Recent technology and security features in the payments industry have prompted this change, namely EMV chip cards and the Freeze It tool from Discover that allows cardholders to “freeze” their card account if it is lost or misplaced. These solutions ensure that customers’ security and personal data will not be compromised.

The removal of a required signature from customers will likely come as welcome news to Discover’s customers. It has become increasingly rare for customers to include their actual signature when signing for a transaction, and the process itself provides very little security (far less security than other measures taken by credit card companies, merchants, and consumers).

These changes may impact merchants, as well. For business owners who wish to offer their customers this service, an update to their POS systems may be required.

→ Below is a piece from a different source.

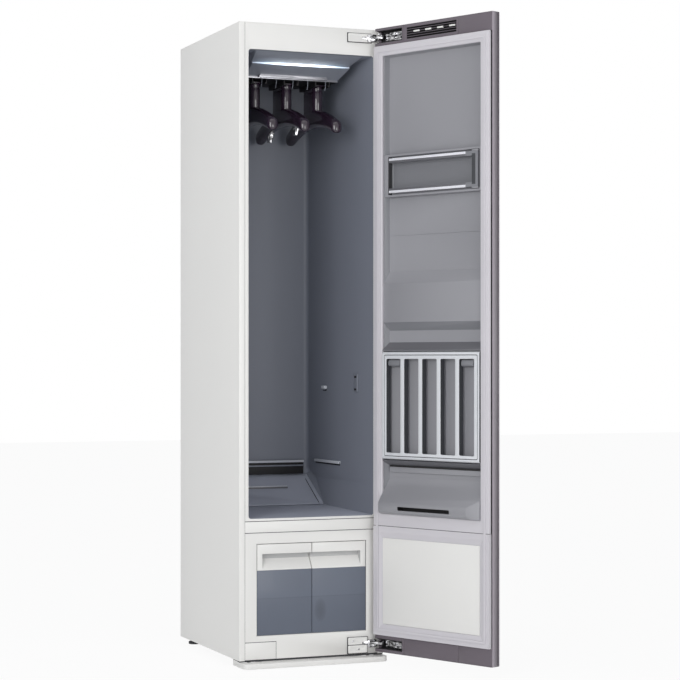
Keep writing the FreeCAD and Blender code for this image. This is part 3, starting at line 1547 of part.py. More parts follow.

Considering how long it took retailers to overhaul their POS systems when EMV chip cards became the norm, it’s not likely that signatures a going to be a thing of the past anytime soon. Overall, however, this move by Discover is positive and will result in faster checkout speeds when merchants accept credit cards.

In a similar move, MasterCard also announced this year that their cardholders would no longer be required to sign for purchases made with credit or debit cards.